-- START OF Provided material --
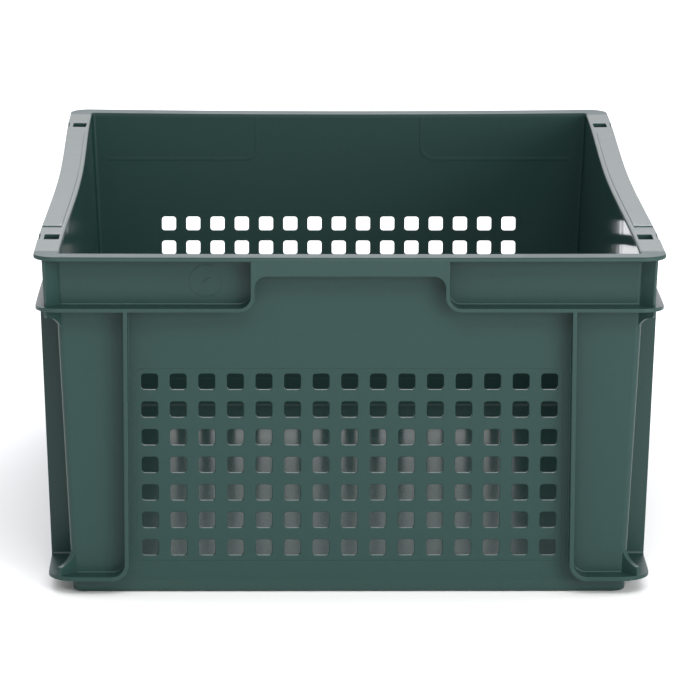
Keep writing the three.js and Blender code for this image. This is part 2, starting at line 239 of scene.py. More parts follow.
def plate(loops, low, high, place, steps=3):
    """A plate from loops of (outline, lower edge radius, upper edge radius), the outer one first.

    place(x, y, h) puts each point, with h from low to high. A radius may be a list, with one
    radius for each point.
    """
    bm = bmesh.new()
    bottom, top = [], []
    for number, (outline, below, above) in enumerate(loops):
        points = list(outline)
        below, above = (
            list(radii) if isinstance(radii, list) else [radii] * len(points)
            for radii in (below, above)
        )
        if (signed_area(points) > 0) != (number == 0):
            points.reverse()
            below.reverse()
            above.reverse()
        rings = []
        for plan, heights in edge_rings(points, low, high, below, above, steps):
            verts = [bm.verts.new(place(x, y, h)) for (x, y), h in zip(plan, heights)]
            rings.append((plan, verts))
        for (_, a), (_, b) in zip(rings, rings[1:]):
            join_rings(bm, a, b)
        bottom.append(rings[0])
        top.append(rings[-1])
    cap(bm, bottom, flip=True)
    cap(bm, top, flip=False)
    return bm


def join_rings(bm, a, b):
    """A band of faces between two rings with as many points each."""
    for i in range(len(a)):
        j = (i + 1) % len(a)
        bm.faces.new((a[i], a[j], b[j], b[i]))


def cap(bm, rings, flip):
    """Closes a plate's flat face between its outer ring and the rings of its holes."""
    flat = [Vector(p) for points, _ in rings for p in points]
    verts = [v for _, ring in rings for v in ring]
    edges = []
    start = 0
    for points, _ in rings:
        count = len(points)
        edges += [(start + i, start + (i + 1) % count) for i in range(count)]
        start += count
    triangles = delaunay_2d_cdt(flat, edges, [], 0, 1e-9)[2]
    for triangle in triangles:
        middle = sum((flat[i] for i in triangle), Vector((0, 0))) / 3
        if inside(middle, rings[0][0]) and not in_a_hole(middle, rings[1:]):
            order = triangle[::-1] if flip else triangle
            bm.faces.new([verts[i] for i in order])


def inside(point, outline):
    """Whether a point is inside an outline, by counting crossings."""
    x, y = point
    found = False
    for (x0, y0), (x1, y1) in zip(outline, outline[1:] + outline[:1]):
        if (y0 > y) != (y1 > y) and x < (x1 - x0) * (y - y0) / (y1 - y0) + x0:
            found = not found
    return found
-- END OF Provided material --
Task instructions — Write out each line of the data above again, exactly as given.

The solution —
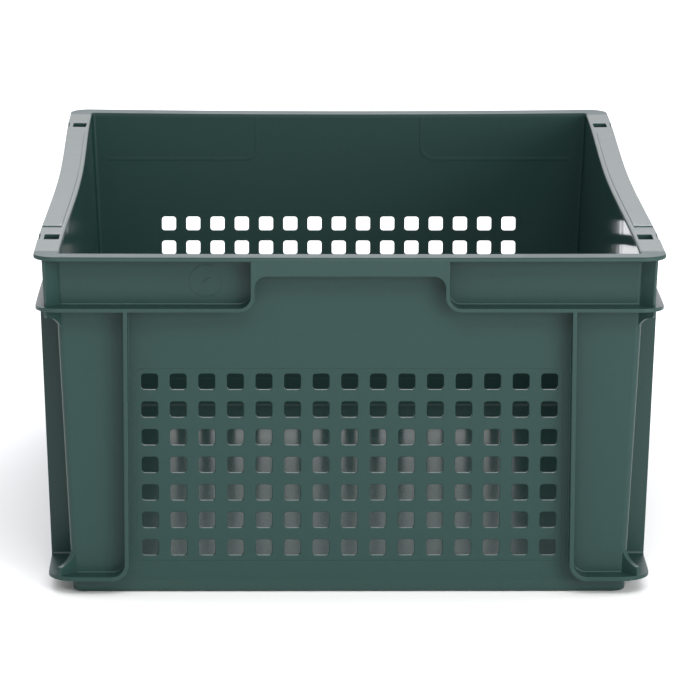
Keep writing the three.js and Blender code for this image. This is part 2, starting at line 239 of scene.py. More parts follow.
def plate(loops, low, high, place, steps=3):
    """A plate from loops of (outline, lower edge radius, upper edge radius), the outer one first.

    place(x, y, h) puts each point, with h from low to high. A radius may be a list, with one
    radius for each point.
    """
    bm = bmesh.new()
    bottom, top = [], []
    for number, (outline, below, above) in enumerate(loops):
        points = list(outline)
        below, above = (
            list(radii) if isinstance(radii, list) else [radii] * len(points)
            for radii in (below, above)
        )
        if (signed_area(points) > 0) != (number == 0):
            points.reverse()
            below.reverse()
            above.reverse()
        rings = []
        for plan, heights in edge_rings(points, low, high, below, above, steps):
            verts = [bm.verts.new(place(x, y, h)) for (x, y), h in zip(plan, heights)]
            rings.append((plan, verts))
        for (_, a), (_, b) in zip(rings, rings[1:]):
            join_rings(bm, a, b)
        bottom.append(rings[0])
        top.append(rings[-1])
    cap(bm, bottom, flip=True)
    cap(bm, top, flip=False)
    return bm


def join_rings(bm, a, b):
    """A band of faces between two rings with as many points each."""
    for i in range(len(a)):
        j = (i + 1) % len(a)
        bm.faces.new((a[i], a[j], b[j], b[i]))


def cap(bm, rings, flip):
    """Closes a plate's flat face between its outer ring and the rings of its holes."""
    flat = [Vector(p) for points, _ in rings for p in points]
    verts = [v for _, ring in rings for v in ring]
    edges = []
    start = 0
    for points, _ in rings:
        count = len(points)
        edges += [(start + i, start + (i + 1) % count) for i in range(count)]
        start += count
    triangles = delaunay_2d_cdt(flat, edges, [], 0, 1e-9)[2]
    for triangle in triangles:
        middle = sum((flat[i] for i in triangle), Vector((0, 0))) / 3
        if inside(middle, rings[0][0]) and not in_a_hole(middle, rings[1:]):
            order = triangle[::-1] if flip else triangle
            bm.faces.new([verts[i] for i in order])


def inside(point, outline):
    """Whether a point is inside an outline, by counting crossings."""
    x, y = point
    found = False
    for (x0, y0), (x1, y1) in zip(outline, outline[1:] + outline[:1]):
        if (y0 > y) != (y1 > y) and x < (x1 - x0) * (y - y0) / (y1 - y0) + x0:
            found = not found
    return found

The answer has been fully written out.